**Stated exercise:** The listing below is to be output in its exact form.

**Provided data:**
-.-.-

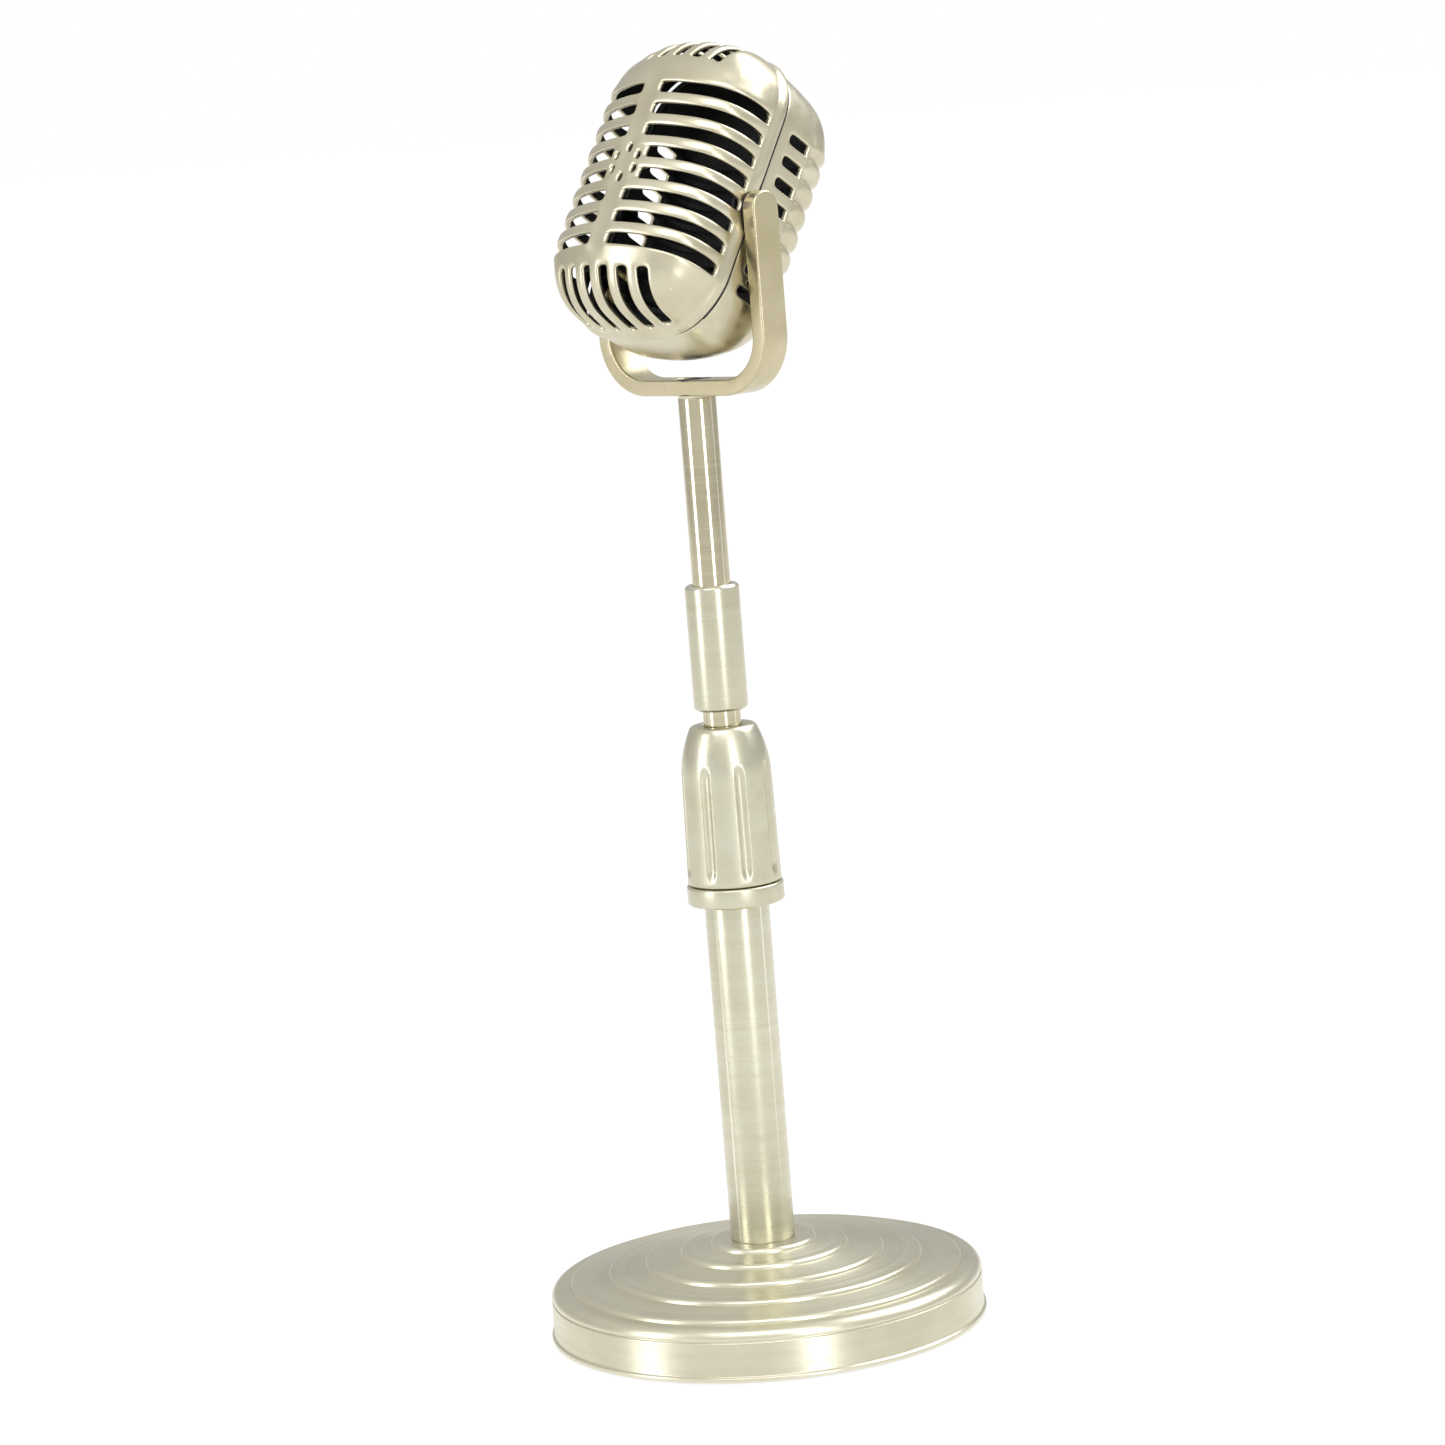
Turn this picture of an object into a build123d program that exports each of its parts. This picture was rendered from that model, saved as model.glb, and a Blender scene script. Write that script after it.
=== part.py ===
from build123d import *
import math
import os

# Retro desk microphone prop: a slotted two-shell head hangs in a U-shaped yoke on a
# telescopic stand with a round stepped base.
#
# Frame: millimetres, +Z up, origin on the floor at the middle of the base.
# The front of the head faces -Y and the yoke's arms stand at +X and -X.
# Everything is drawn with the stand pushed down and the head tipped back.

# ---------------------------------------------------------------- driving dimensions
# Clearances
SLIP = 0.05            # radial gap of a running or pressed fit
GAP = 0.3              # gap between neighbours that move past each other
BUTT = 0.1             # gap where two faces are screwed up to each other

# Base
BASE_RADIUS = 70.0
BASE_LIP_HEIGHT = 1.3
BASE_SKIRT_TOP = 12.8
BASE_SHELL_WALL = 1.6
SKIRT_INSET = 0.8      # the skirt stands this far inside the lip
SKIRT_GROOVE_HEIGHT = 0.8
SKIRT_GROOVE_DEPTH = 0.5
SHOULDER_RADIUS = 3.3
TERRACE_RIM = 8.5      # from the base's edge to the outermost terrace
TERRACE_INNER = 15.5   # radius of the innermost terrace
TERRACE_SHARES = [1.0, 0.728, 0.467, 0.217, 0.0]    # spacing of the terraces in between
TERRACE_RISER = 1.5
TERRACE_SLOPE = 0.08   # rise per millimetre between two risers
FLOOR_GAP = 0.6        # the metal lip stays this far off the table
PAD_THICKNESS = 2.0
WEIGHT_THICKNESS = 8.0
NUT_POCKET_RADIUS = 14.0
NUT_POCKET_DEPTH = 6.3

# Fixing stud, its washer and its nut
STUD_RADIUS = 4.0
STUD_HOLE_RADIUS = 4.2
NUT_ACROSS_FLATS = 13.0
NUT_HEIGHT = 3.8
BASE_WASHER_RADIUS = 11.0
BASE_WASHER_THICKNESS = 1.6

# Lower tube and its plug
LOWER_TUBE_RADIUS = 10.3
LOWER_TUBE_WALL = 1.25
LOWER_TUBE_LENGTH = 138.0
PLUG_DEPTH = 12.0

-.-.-

**Answer:**
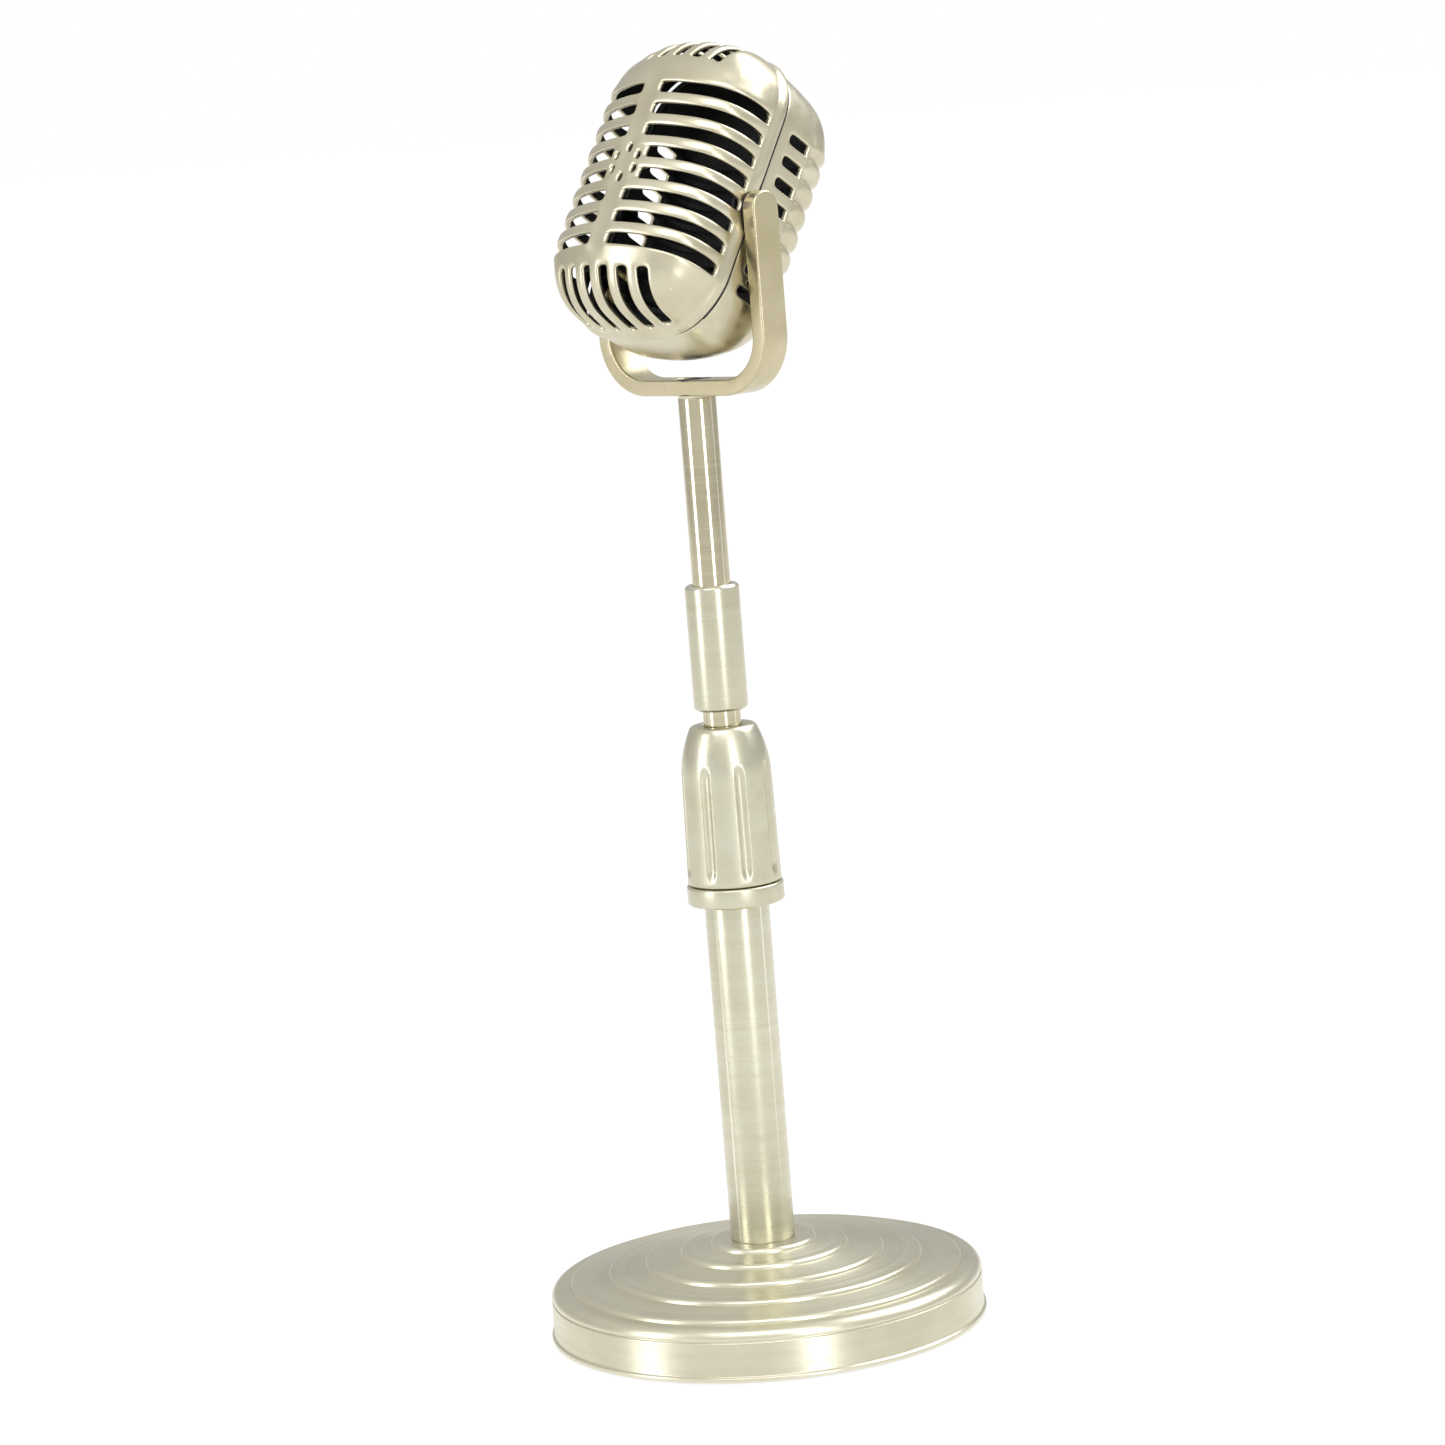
Turn this picture of an object into a build123d program that exports each of its parts. This picture was rendered from that model, saved as model.glb, and a Blender scene script. Write that script after it.
=== part.py ===
from build123d import *
import math
import os

# Retro desk microphone prop: a slotted two-shell head hangs in a U-shaped yoke on a
# telescopic stand with a round stepped base.
#
# Frame: millimetres, +Z up, origin on the floor at the middle of the base.
# The front of the head faces -Y and the yoke's arms stand at +X and -X.
# Everything is drawn with the stand pushed down and the head tipped back.

# ---------------------------------------------------------------- driving dimensions
# Clearances
SLIP = 0.05            # radial gap of a running or pressed fit
GAP = 0.3              # gap between neighbours that move past each other
BUTT = 0.1             # gap where two faces are screwed up to each other

# Base
BASE_RADIUS = 70.0
BASE_LIP_HEIGHT = 1.3
BASE_SKIRT_TOP = 12.8
BASE_SHELL_WALL = 1.6
SKIRT_INSET = 0.8      # the skirt stands this far inside the lip
SKIRT_GROOVE_HEIGHT = 0.8
SKIRT_GROOVE_DEPTH = 0.5
SHOULDER_RADIUS = 3.3
TERRACE_RIM = 8.5      # from the base's edge to the outermost terrace
TERRACE_INNER = 15.5   # radius of the innermost terrace
TERRACE_SHARES = [1.0, 0.728, 0.467, 0.217, 0.0]    # spacing of the terraces in between
TERRACE_RISER = 1.5
TERRACE_SLOPE = 0.08   # rise per millimetre between two risers
FLOOR_GAP = 0.6        # the metal lip stays this far off the table
PAD_THICKNESS = 2.0
WEIGHT_THICKNESS = 8.0
NUT_POCKET_RADIUS = 14.0
NUT_POCKET_DEPTH = 6.3

# Fixing stud, its washer and its nut
STUD_RADIUS = 4.0
STUD_HOLE_RADIUS = 4.2
NUT_ACROSS_FLATS = 13.0
NUT_HEIGHT = 3.8
BASE_WASHER_RADIUS = 11.0
BASE_WASHER_THICKNESS = 1.6

# Lower tube and its plug
LOWER_TUBE_RADIUS = 10.3
LOWER_TUBE_WALL = 1.25
LOWER_TUBE_LENGTH = 138.0
PLUG_DEPTH = 12.0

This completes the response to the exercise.